Cette solitude si bien illustrée des jeunes Tam amène à réaliser à quel point les choses ont changé depuis leur arrivée à bord de Serenity. Certes, ils ont perdu une famille, mais en ont gagné une autre par la même occasion, ce qu’ils ne réalisent qu’en fin d’épisode. L’épisode suit ce cheminement pour illustrer le fait que les liens du sang ne sont pas les plus forts. La vraie famille, c’est autre chose. C’est celle qu’on choisit, celle qui vous accepte tel que vous êtes, ne vous laisse pas tomber quoiqu’il arrive, celle qu’on n’apprécie pas forcément mais à qui on reste fidèle. A ce titre on pourrait presque en deviner le rôle de chacun au sein du vaisseau (Jayne ne vous rappelle pas votre frangin qui pique vos affaires et boude parce qu’il croit qu’on vous aime plus que lui ?), Mal personnifiant évidemment le père protecteur et responsable de chaque individu de sa tribue. On peut mentir ou se cacher des choses, la loyauté est toujours là. La vie serait bien plus simple pour tous les passagers de Serenity sans River et Simon, qui sont un poids permanent et considérable. Mais ils sont des leurs et le reste est sans importance. Et de nous laisser sur une image parfaite du bonheur, quelque peu cliché mais toujours efficace, autour d’un repas joyeux et chaleureux. Cette représentation de sérénité familiale sera d’ailleurs reprise plus tard dans un plan quasi identique du final de la saison 4 d’Angel. On n’arrête pas de vous le dire : toutélié !

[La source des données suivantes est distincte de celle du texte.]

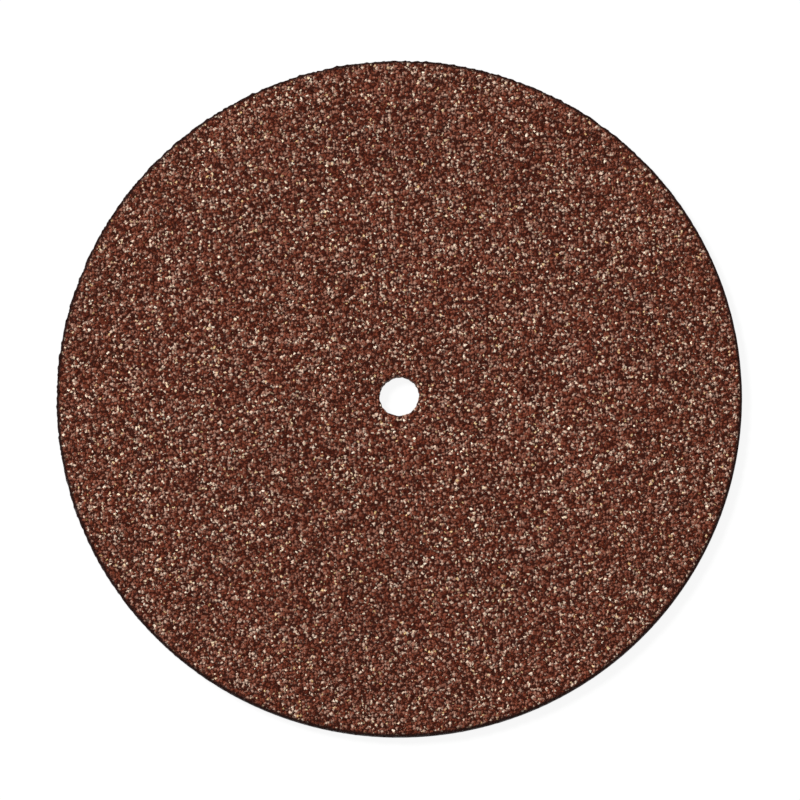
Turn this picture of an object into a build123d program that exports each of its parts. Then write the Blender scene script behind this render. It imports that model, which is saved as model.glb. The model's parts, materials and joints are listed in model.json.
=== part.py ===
from build123d import *
import os

# A thin resin-bonded abrasive disc for cutting, pressed as one piece.
# It lies flat with the centre of its lower face at the origin, and its axis is Z.

# Driving dimensions in millimetres
disc_diameter = 25.4
disc_thickness = 0.5
bore_diameter = 1.52
rim_edge_radius = 0.06
bore_edge_break = 0.03

disc_radius = disc_diameter / 2
bore_radius = bore_diameter / 2


def disc_blank():
    """The round plate, from the supporting surface up."""
    return Cylinder(disc_radius, disc_thickness, align=(Align.CENTER, Align.CENTER, Align.MIN))


def bore_tool():
    """The round hole for the mandrel screw, through the whole thickness."""
    return Cylinder(bore_radius, disc_thickness, align=(Align.CENTER, Align.CENTER, Align.MIN))


def edges_at_radius(solid, radius):
    """The circular edges of the two faces that have this radius."""
    return solid.edges().filter_by(GeomType.CIRCLE).filter_by(lambda edge: abs(edge.radius - radius) < radius / 100)


def abrasive_disc():
    """The disc with its bore, its worn rim edges and the small breaks at the mouth of the bore."""
    disc = disc_blank() - bore_tool()
    disc = fillet(edges_at_radius(disc, disc_radius), rim_edge_radius)
    return chamfer(edges_at_radius(disc, bore_radius), bore_edge_break)


os.makedirs("parts", exist_ok=True)
disc = abrasive_disc()
export_step(disc, "parts/abrasive_disc.step")
print("abrasive_disc volume", round(disc.volume, 3), "mm3")
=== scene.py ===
import bpy
import json
import math
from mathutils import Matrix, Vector


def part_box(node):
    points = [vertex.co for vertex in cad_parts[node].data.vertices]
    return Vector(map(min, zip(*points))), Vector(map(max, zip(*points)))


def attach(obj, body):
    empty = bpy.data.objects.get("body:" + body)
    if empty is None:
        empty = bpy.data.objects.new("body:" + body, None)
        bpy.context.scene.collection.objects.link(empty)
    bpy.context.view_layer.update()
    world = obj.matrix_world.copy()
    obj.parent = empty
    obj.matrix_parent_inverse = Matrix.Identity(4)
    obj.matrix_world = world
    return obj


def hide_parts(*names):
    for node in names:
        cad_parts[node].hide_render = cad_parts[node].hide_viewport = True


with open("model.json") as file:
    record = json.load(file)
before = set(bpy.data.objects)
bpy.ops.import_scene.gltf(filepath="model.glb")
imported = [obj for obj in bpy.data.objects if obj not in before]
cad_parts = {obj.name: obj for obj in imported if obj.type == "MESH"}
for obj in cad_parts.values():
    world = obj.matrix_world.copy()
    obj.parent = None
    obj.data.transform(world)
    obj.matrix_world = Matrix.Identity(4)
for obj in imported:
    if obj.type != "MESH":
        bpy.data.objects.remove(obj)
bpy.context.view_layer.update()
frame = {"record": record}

discLow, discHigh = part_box("abrasive_disc")
discRadius = (discHigh.x - discLow.x) / 2
discThickness = discHigh.z - discLow.z
mm = 0.001
boreMount = next(mount for mount in frame["record"]["mounts"] if mount["name"] == "bore")
boreRadius = boreMount["dims"]["r_mm"] * mm


def deselectAll():
    if bpy.context.object and bpy.context.object.mode != "OBJECT":
        bpy.ops.object.mode_set(mode="OBJECT")
    bpy.ops.object.select_all(action="DESELECT")


def pickFaces(piece, test):
    # called in edit mode, and leaves only the faces that pass the test selected
    bpy.ops.mesh.select_mode(type="FACE")
    bpy.ops.mesh.select_all(action="DESELECT")
    bpy.ops.object.mode_set(mode="OBJECT")
    for face in piece.data.polygons:
        face.select = test(face)
    bpy.ops.object.mode_set(mode="EDIT")


def pickEdges(piece, test):
    # the same for edges, which are tested by their two ends
    bpy.ops.mesh.select_mode(type="EDGE")
    bpy.ops.mesh.select_all(action="DESELECT")
    bpy.ops.object.mode_set(mode="OBJECT")
    points = piece.data.vertices
    for edge in piece.data.edges:
        edge.select = test(points[edge.vertices[0]].co, points[edge.vertices[1]].co)
    bpy.ops.object.mode_set(mode="EDIT")


def applyModifier(piece, name, kind, **settings):
    modifier = piece.modifiers.new(name, kind)
    for key, value in settings.items():
        setattr(modifier, key, value)
    bpy.ops.object.modifier_apply(modifier=modifier.name)


def heightPattern(name, kind, size, **settings):
    pattern = bpy.data.textures.new(name, kind)
    pattern.noise_scale = size
    for key, value in settings.items():
        setattr(pattern, key, value)
    return pattern


def newGroup(name, inputs, outputs):
    group = bpy.data.node_groups.new(name, "ShaderNodeTree")
    for socketName, kind, value in inputs:
        socket = group.interface.new_socket(socketName, in_out="INPUT", socket_type=kind)
        if value is not None:
            socket.default_value = value
    for socketName, kind in outputs:
        group.interface.new_socket(socketName, in_out="OUTPUT", socket_type=kind)
    return group, group.nodes.new("NodeGroupInput"), group.nodes.new("NodeGroupOutput")


def addNode(tree, kind, **settings):
    node = tree.nodes.new(kind)
    for key, value in settings.items():
        setattr(node, key, value)
    return node


def plug(tree, source, socket):
    # a plain value is set on the socket, and another node's output is linked to it
    if isinstance(source, (int, float, tuple)):
        socket.default_value = source
    else:
        tree.links.new(source, socket)


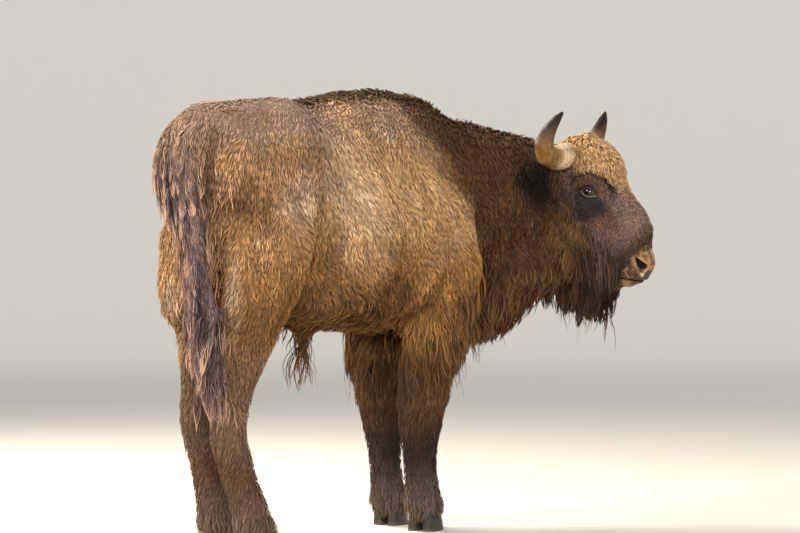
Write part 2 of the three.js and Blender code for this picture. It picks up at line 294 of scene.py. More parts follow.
@dataclass
class Spots:
    """Places on or near the skin, with the way out of it and a share of each region."""

    place: Array
    out: Array
    share: Array

    @property
    def body(self) -> Array:
        """Places counted from under the heart."""
        return self.place - HEART

    @property
    def head(self) -> Array:
        """Places in the head's own frame."""
        return in_head(self.place)

    def of(self, region: Region) -> Array:
        """The share of a region at each place."""
        return self.share[:, REGIONS.index(region)]

    @property
    def legs(self) -> Array:
        """The share of all four legs at each place."""
        return self.of(Region.FORELEGS) + self.of(Region.HINDLEGS)

    def furs(self, name: str) -> Array:
        """A size of the regions' furs, mixed by their shares."""
        return self.share @ np.array([getattr(FURS[r], name) for r in REGIONS])


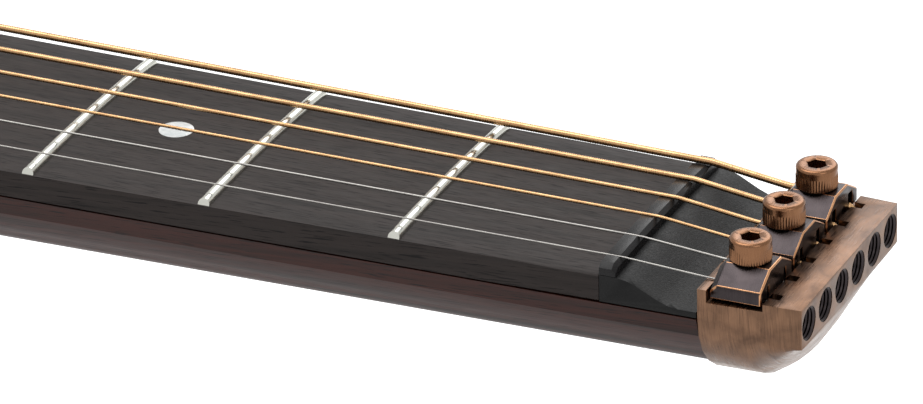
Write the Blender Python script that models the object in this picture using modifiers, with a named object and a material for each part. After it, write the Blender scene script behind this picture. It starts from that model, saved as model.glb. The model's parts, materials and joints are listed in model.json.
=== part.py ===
"""Headless steel-string dreadnought guitar, lying on its back, in metres.

Everything is built in neck coordinates: the origin is the middle of the nut's front face on the
crown of the fingerboard, +X runs along the strings to the head, +Y to the bass side and +Z out of
the soundboard. The empty guitar_frame carries those coordinates. It is tilted by the body's taper
and moved, so that in the world the flat back lies on z = 0 under the middle of the guitar.
"""
import math

import bmesh
import bpy
from mathutils import Matrix, Vector

# Clearances
GLUE_GAP = 0.0003
FINE_GAP = 0.0001
RUNNING_GAP = 0.0003

# Strings and scale
SCALE_LENGTH = 0.6452
STRING_GAUGES = (0.000305, 0.000406, 0.00061, 0.000813, 0.001067, 0.001346)
NUT_PITCH = 0.00732
BRIDGE_PITCH = 0.0108
ACTION_TREBLE = 0.0019
ACTION_BASS = 0.0025
COMPENSATION = 0.002
BALL_RADIUS = 0.0019
BALL_LENGTH = 0.0028

# Fingerboard and frets
FRET_COUNT = 20
BODY_FRET = 14
LOOSE_FRETS = 3
FINGERBOARD_THICKNESS = 0.0053
FINGERBOARD_RADIUS = 0.406
FINGERBOARD_OVERHANG = 0.005
NUT_WIDTH = 0.0438
TWELFTH_FRET_WIDTH = 0.054
FRET_HEIGHT = 0.0011
FRET_WIDTH = 0.0021
FRET_CROWN_WIDTH = 0.0009
FRET_END_BEVEL = 0.0011
TANG_WIDTH = 0.0006
TANG_DEPTH = 0.0016

# Nut and the scooped ramp behind it
NUT_LENGTH = 0.0029
NUT_HEIGHT = 0.00205
NUT_SLOT_DEPTH = 0.0003
NUT_ROUNDING = 0.0007
RAMP_FLAT = 0.0032
RAMP_RUN = 0.0104
RAMP_DROP = 0.0037

# Neck
NECK_DEPTH = 0.0208
NECK_DEPTH_GAIN = 0.0028
NECK_CENTRE_DEPTH = 0.003
HEEL_LENGTH = 0.050
HEEL_FOOT = 0.013
HEEL_DEPTH = 0.108
HEEL_CLEARANCE = 0.0035
TENON_WIDTH = 0.02
TENON_LENGTH = 0.017
TENON_TOP = 0.012
TENON_FOOT = 0.014

# Truss rod
ROD_RADIUS = 0.0028
ROD_DEPTH = 0.0129
ROD_HEAD_MARGIN = 0.012
ROD_NUT_RADIUS = 0.004
ROD_NUT_LENGTH = 0.0115
ROD_NUT_BORE = 0.0065
ROD_KEY = 0.004
ROD_KEY_DEPTH = 0.0035

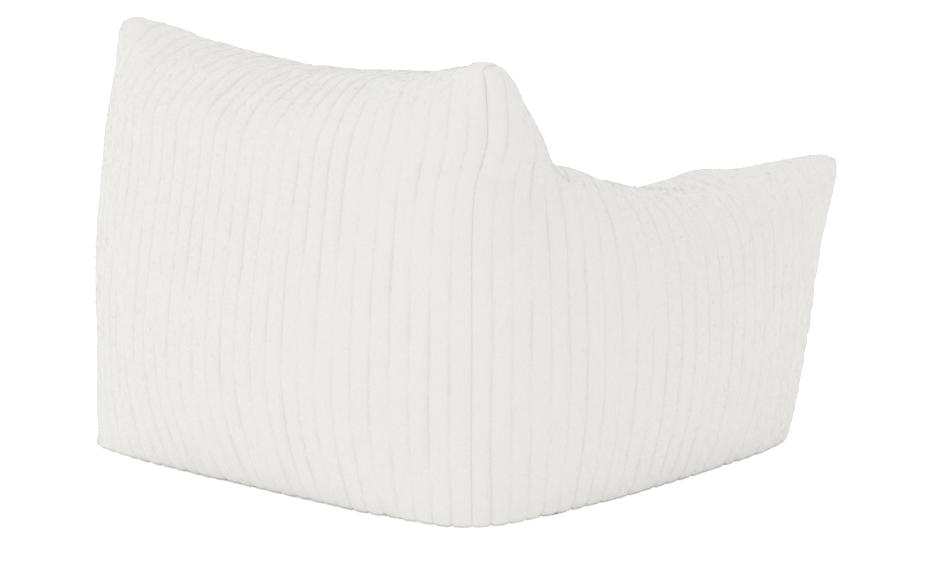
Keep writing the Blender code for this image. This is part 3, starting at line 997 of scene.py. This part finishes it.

Et la religion dans tout ça ?
La famille est le thème majeur de Safe, mais pas l’unique. En effet, il y est aussi question de croyances au travers de deux groupes. D’un côté nous avons Book, homme probablement reconvertit en pasteur au passé mystérieux et apparemment lié à l’Alliance, ce dont on peut conclure qu’il n’était sûrement pas enfant de chœur. On peut supposer qu’il s’est tourné vers la religion pour racheter ses fautes et devenir quelqu’un de plus vertueux. De l’autre côté, nous avons un village où la foi et les vieilles croyances démoniaques amènent à la haine et à la violence. Pour preuve cette chasse aux sorcières digne de l’Inquisition à l’encontre de River. Même à une époque futuriste, ce genre de comportements fanatiques et extrêmes a encore lieu. Comme quoi les Humains répèteront toujours les mêmes erreurs. On touche encore une fois à un des sujets sensibles que Whedon affectionne particulièrement. Si vous connaissez un peu son travail, vous savez que le monsieur n’a rien contre la foi, bien au contraire il respecte toutes les bonnes intentions qui vont avec (illustrées par Book). Et si vous ne connaissiez pas son travail, eh bien c’est maintenant chose faite. Cet homme croit en la modernité et la progression des mentalités. Car selon lui la foi ne doit pas être aveugle et doit s’accompagner de raison, car les deux ne sont pas incompatibles, et c’est ce qu’il démontre à travers le parallèle entre Book et les villageois. Le créateur affirme ses convictions à travers son œuvre sans pour autant les imposer à ses spectateurs. Qui plus est, la manière dont il aborde le sujet est fine et intelligente, et ne vient absolument pas alourdir l’histoire. Au contraire son propos est parfaitement intégré au reste, créant une trame dont la forme a autant d’intérêt que le fond. Que demander de plus ? C’est parfait, tout simplement.


Plus que tout, Firefly est l’histoire d’une famille improbable, avec son lot de joies, de peines et d’engueulades. Et si ses membres n’avaient jusque-là pas complètement réalisé qu’ils en sont une, c’est maintenant chose faite. Serenity est leur foyer. Et la famille, c’est sacré.